For the GDS ecosystem¶
This validates GDS as an interoperability substrate, not just a modeling framework. The canonical form h = f ∘ g with varying dimensionality of X absorbs game-theoretic (stateless), control-theoretic (stateful), and stock-flow (state-dominant) formalisms. Each domain projects what it needs from the shared representation without architectural changes.
Running the Examples¶
Nash Equilibrium Analysis¶
To run locally:
uv sync --all-packages --extra nash
uv run marimo run packages/gds-examples/notebooks/nash_equilibrium.py
# Run tests (22 tests)
uv run --package gds-examples pytest \
packages/gds-examples/games/prisoners_dilemma_nash/ -v
Evolution of Trust Simulation¶
To run locally:
# Run tests (71 tests)
uv run --package gds-examples pytest \
packages/gds-examples/games/evolution_of_trust/ -v
Source files¶
| File | Purpose |
|---|---|
games/prisoners_dilemma_nash/model.py |
OGS structure + Nash solver + verification |
games/evolution_of_trust/model.py |
OGS structure with Nicky Case payoffs |
games/evolution_of_trust/strategies.py |
8 strategy implementations |
games/evolution_of_trust/tournament.py |
Match, tournament, evolutionary dynamics |
notebooks/nash_equilibrium.py |
Interactive Nash analysis notebook |
notebooks/evolution_of_trust.py |
Interactive simulation notebook |
All paths relative to packages/gds-examples/.
Connection to Research Boundaries¶
This work provides concrete evidence for two open questions in Research Boundaries:
RQ2 (Timestep semantics): The tournament simulator implements a specific execution model — synchronous iterated play with optional noise — on top of a structural specification that encodes no execution semantics. This is exactly the pattern anticipated in RQ2: "Each DSL defines its own execution contract if/when it adds simulation."

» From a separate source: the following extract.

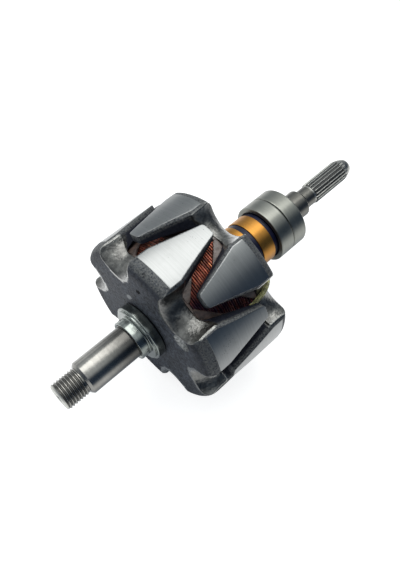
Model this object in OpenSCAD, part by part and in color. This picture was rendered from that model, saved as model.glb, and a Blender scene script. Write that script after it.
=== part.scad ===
// Alternator rotor with two interleaved claw-pole pieces, a field coil, two slip rings,
// a pair of rear bearings and a splined tail.
//
// The shaft lies along X. The threaded drive end points to -X and the splined end to +X.
// The origin is on the shaft axis, at the shoulder where the drive-end bearing seats.
// Modules draw along local Z, and along_shaft() turns that to X: a local angle of 0 is up,
// and angles grow from +Z towards -Y.

/* [Shaft] */
// Diameter of the drive-end bearing journal
journal_d = 17; // [15:0.5:20]
// Length of the drive-end journal, from the undercut to the collar
journal_len = 27.5; // [18:0.5:34]
// Chamfer on the outer end of the drive-end journal
journal_chamfer = 1.2; // [0.4:0.1:2]
// Diameter of the pulley thread
thread_d = 14; // [12:0.5:15]
// Length of the pulley thread
thread_len = 10.8; // [6:0.2:20]
// Chamfer on the end of the pulley thread
thread_chamfer = 1; // [0.3:0.1:1.5]
// Diameter of the undercut between thread and journal
undercut_d = 12.2; // [9:0.1:13]
// Length of the undercut
undercut_len = 1.8; // [1:0.1:4]
// Diameter of the pressed seat under the collar and the pole pieces
seat_d = 17.6; // [16:0.1:22]
// Diameter of the tail that carries the slip rings and the rear bearings
tail_d = 15; // [12:0.5:16]
// Length of the bare tail behind the rear bearings
tail_len = 13.7; // [6:0.1:24]
// Chamfer on the end of the bare tail
tail_chamfer = 1.3; // [0.3:0.1:2]
// Mouth diameter of the centre drilling in the threaded end
centre_d = 5; // [2:0.5:7]
// Depth of the centre drilling in the threaded end
centre_depth = 6; // [3:0.5:12]

/* [Spline] */
// Number of spline teeth
spline_teeth = 20; // [12:1:24]
// Outer diameter of the spline
spline_d = 12; // [11:0.1:13]
// Diameter of the neck and of the roots between the teeth
neck_d = 10.7; // [9:0.1:10.8]
// Length of the neck between tail and spline
neck_len = 7; // [3:0.5:14]
// Length of the full spline
spline_len = 24; // [12:0.5:40]
// Length of the tapered nose
nose_len = 6.7; // [3:0.1:10]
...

RQ3 (OGS as degenerate dynamical system): Both projections confirm that OGS games are pure policy (h = g, f = ∅). The Nash solver computes equilibria over the policy layer. The simulator plays strategies through the policy layer. Neither requires a state transition mechanism. The "iterated" aspect of the tournament is handled entirely by the simulation harness, not by GDS temporal loops.
RQ4 (Cross-lens analysis): The two projections operate on different analytical lenses — equilibrium (static, game-theoretic) vs. tournament dynamics (iterated, evolutionary). The specification supports both simultaneously. Whether the Nash equilibrium (Defect, Defect) is also an evolutionary stable strategy is answerable by running both tools on the same specification — a concrete instance of the cross-lens analysis envisioned in RQ4.